If TESTDB uses its constraint CPU resources to 'quickly' do a bunch of IO than those IOs will slow down any IOs to the same targets. This makes the IOWAIT time in OTHERS even longer which allows TESTDB to issue a few more IOs, which makes OTHERS slower still, which... :-).

>> As an example, if I set CPU cap on, prmmonitor will show:
OTHERS - 66.62%
TESTDB - 10.01%

So now TESTDB is no longer allowed to use that 25% idle time to issue more IO which would have caused OTHERS to slow down.

>> Issue is on our production systems - as I said before - we tend to have quite high IOWAIT times

In which case there is more idle time for the constraint resource to exploit allowing it to interfere with the main resource.

>> Is there any workaround for this issue?
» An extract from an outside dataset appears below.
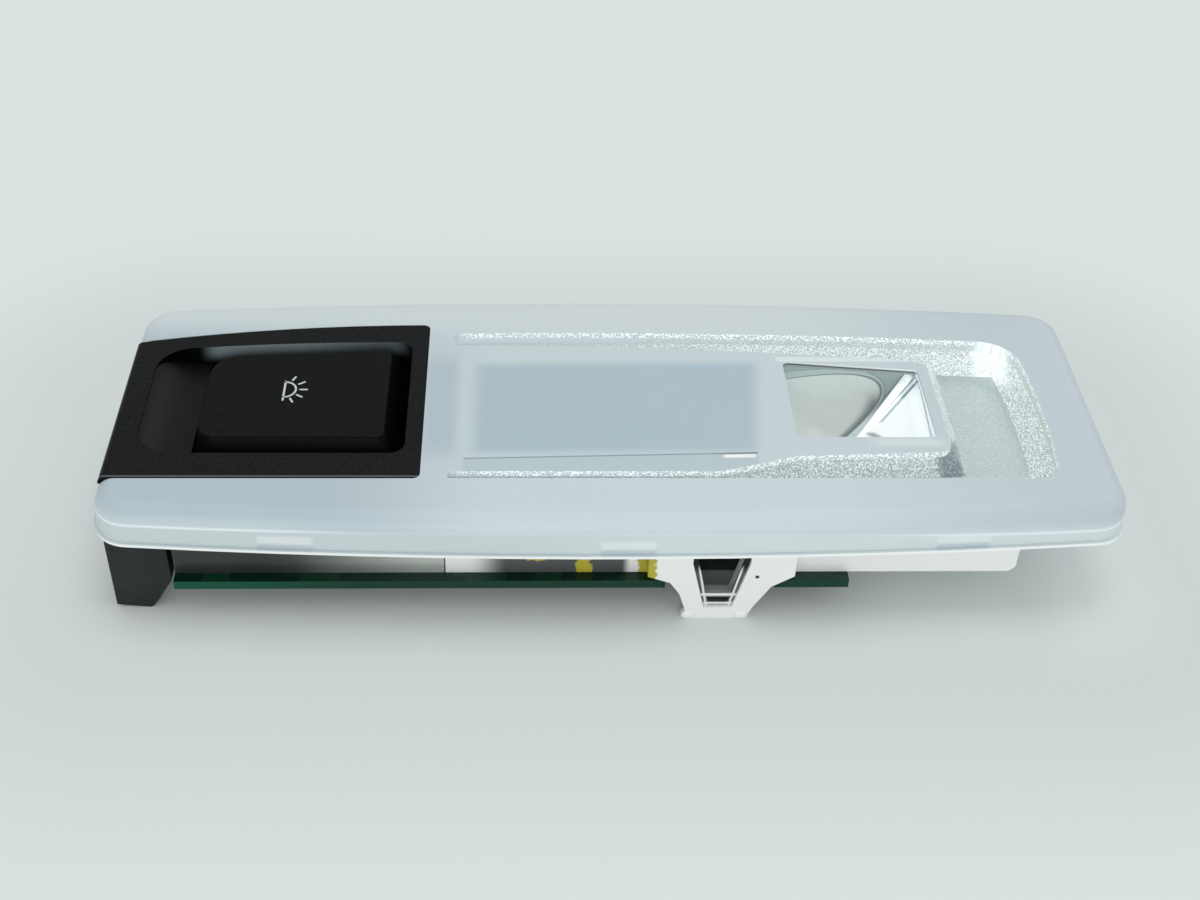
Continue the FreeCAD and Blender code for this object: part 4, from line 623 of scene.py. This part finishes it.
LEG_SEAM_Z = 9.4
MOULDED = {
    "area_diffuser": (tint(226, 231, 232), tint(233, 237, 238), 0.45, 0.4, 0.02, 0.0),
    "tact_switch": (tint(32, 33, 34), tint(41, 42, 43), 0.40, 0.2, 0.02, 0.0),
    "tact_plunger": (tint(206, 200, 186), tint(214, 209, 197), 0.45, 0.2, 0.02, 0.0),
    "driver_chip": (tint(30, 31, 32), tint(40, 41, 42), 0.50, 0.12, 0.03, 0.0),
    "power_transistor": (tint(33, 34, 35), tint(43, 44, 45), 0.50, 0.12, 0.03, 0.0),
    "protection_diode": (tint(34, 35, 36), tint(44, 45, 46), 0.50, 0.12, 0.03, 0.0),
    "connector_shell": (tint(38, 40, 41), tint(46, 48, 49), 0.42, 0.25, 0.03, 0.0),
    "connector_pins": (tint(200, 190, 160), tint(214, 208, 186), 0.25, 0.15, 0.01, 1.0),
    "symbol_led": (tint(224, 222, 205), tint(233, 232, 220), 0.35, 0.2, 0.01, 0.0),
}
for node, look in MOULDED.items():
    dress(node, moulded(node, *look))


def black_housing():
    """Grained black plastic; the mould's two halves met at one height, which left a thin line round the legs."""
    black = Finish("black_housing")
    cloud = black.step(black.noise(5.0, 3.0), 0.35, 0.7)
    colour = black.blend(cloud, tint(24, 29, 29), tint(32, 37, 37))
    line = black.band(black.z, LEG_SEAM_Z - 0.1, LEG_SEAM_Z + 0.1, 0.08) * (1 - black.step(black.x, -71.5, -71.0))
    colour = black.blend(line * 0.8, colour, tint(6, 8, 8))
    return black.show(black.principled(
        Base_Color=colour, Roughness=0.48 + black.noise(2.0) * 0.12, Specular_IOR_Level=0.35,
        Normal=black.bump(black.noise(0.35, 2.0) - line * 1.0, 0.04, 0.6)))


SCREW_PLACES = ((-23.0, -21.9), (-23.0, 21.9), (34.6, 21.9))
SCREW_HEAD_Z = 3.9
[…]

You found it: # prmconfig -M CPUCAPON

The real solution is to make sure that those controlled resources do NOT share anything else except memory and CPU. They would have to be on distinct HBA's, Switches, Storage controllers, Diskgroups, and networks.
Of that list the distinct disk groups ( physical disks ) is the most important, but possibly the hardest to control.
The network is less important only if it has lots of room to spare. Of course 'it depends'. Without knowing anything about the resource usage, I would consider 100mb to be suspect, and gigabit connections likely to be ok.

Hope this helps,
Hein van den Heuvel
HvdH Performance Consulting
Niksa Franceschi
Occasional Advisor

Re: PRM and Oracle with higher IO

Hi,

yes, it does make sense, especially part with IDLE/WIO, as that part was a bit confusing (also where it pertained to average load on server).